___ Material

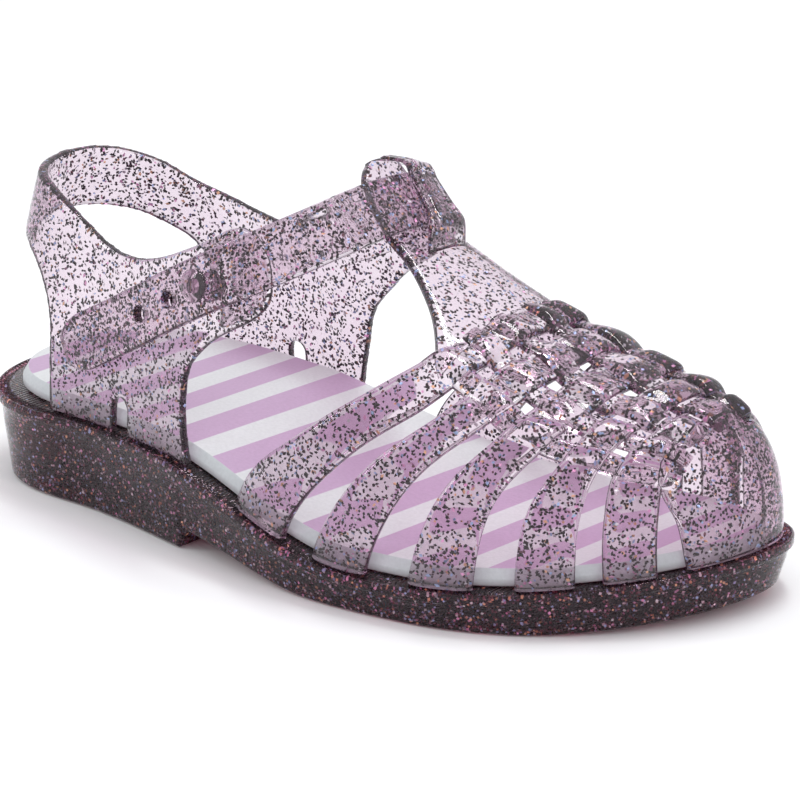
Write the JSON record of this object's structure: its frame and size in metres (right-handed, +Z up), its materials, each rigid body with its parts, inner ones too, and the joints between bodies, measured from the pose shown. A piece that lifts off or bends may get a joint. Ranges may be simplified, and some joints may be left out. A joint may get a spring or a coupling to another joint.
{
  "type": "jelly sandal",
  "caption": "Child's jelly sandal with a woven toe, T-bar, open quarters, ankle strap on a stud and a foam insole, in clear glitter plastic",
  "frame": {"origin": "on the floor, under the centre of the box around the whole shoe", "axes": "+X from heel to toe, +Y to the inner side of the foot, +Z up"},
  "size_m": [0.1756, 0.0772, 0.076],
  "materials": {
    "sole_plastic": "clear brown-purple soft PVC with glitter in it, glossy",
    "insole_foam": "white foam insole with printed lilac stripes, matt",
    "upper_plastic": "clear pale lilac soft PVC with dark, blue, copper and pink glitter in it, glossy"
  },
  "bodies": {
    "root": {"outsole": "sole_plastic", "insole": "insole_foam", "toe_piece": "upper_plastic", "heel_piece": "upper_plastic", "stud": "upper_plastic"}
  },
  "joints": []
}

______

### Goal
Output all of the data above without any alteration.

### Answer for this exercise
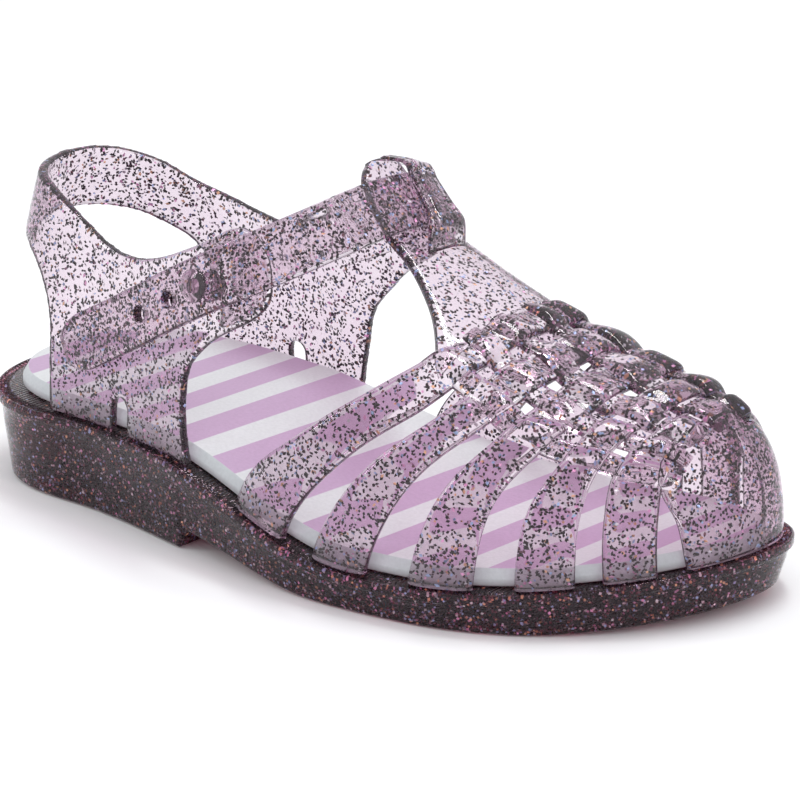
Write the JSON record of this object's structure: its frame and size in metres (right-handed, +Z up), its materials, each rigid body with its parts, inner ones too, and the joints between bodies, measured from the pose shown. A piece that lifts off or bends may get a joint. Ranges may be simplified, and some joints may be left out. A joint may get a spring or a coupling to another joint.
{
  "type": "jelly sandal",
  "caption": "Child's jelly sandal with a woven toe, T-bar, open quarters, ankle strap on a stud and a foam insole, in clear glitter plastic",
  "frame": {"origin": "on the floor, under the centre of the box around the whole shoe", "axes": "+X from heel to toe, +Y to the inner side of the foot, +Z up"},
  "size_m": [0.1756, 0.0772, 0.076],
  "materials": {
    "sole_plastic": "clear brown-purple soft PVC with glitter in it, glossy",
    "insole_foam": "white foam insole with printed lilac stripes, matt",
    "upper_plastic": "clear pale lilac soft PVC with dark, blue, copper and pink glitter in it, glossy"
  },
  "bodies": {
    "root": {"outsole": "sole_plastic", "insole": "insole_foam", "toe_piece": "upper_plastic", "heel_piece": "upper_plastic", "stud": "upper_plastic"}
  },
  "joints": []
}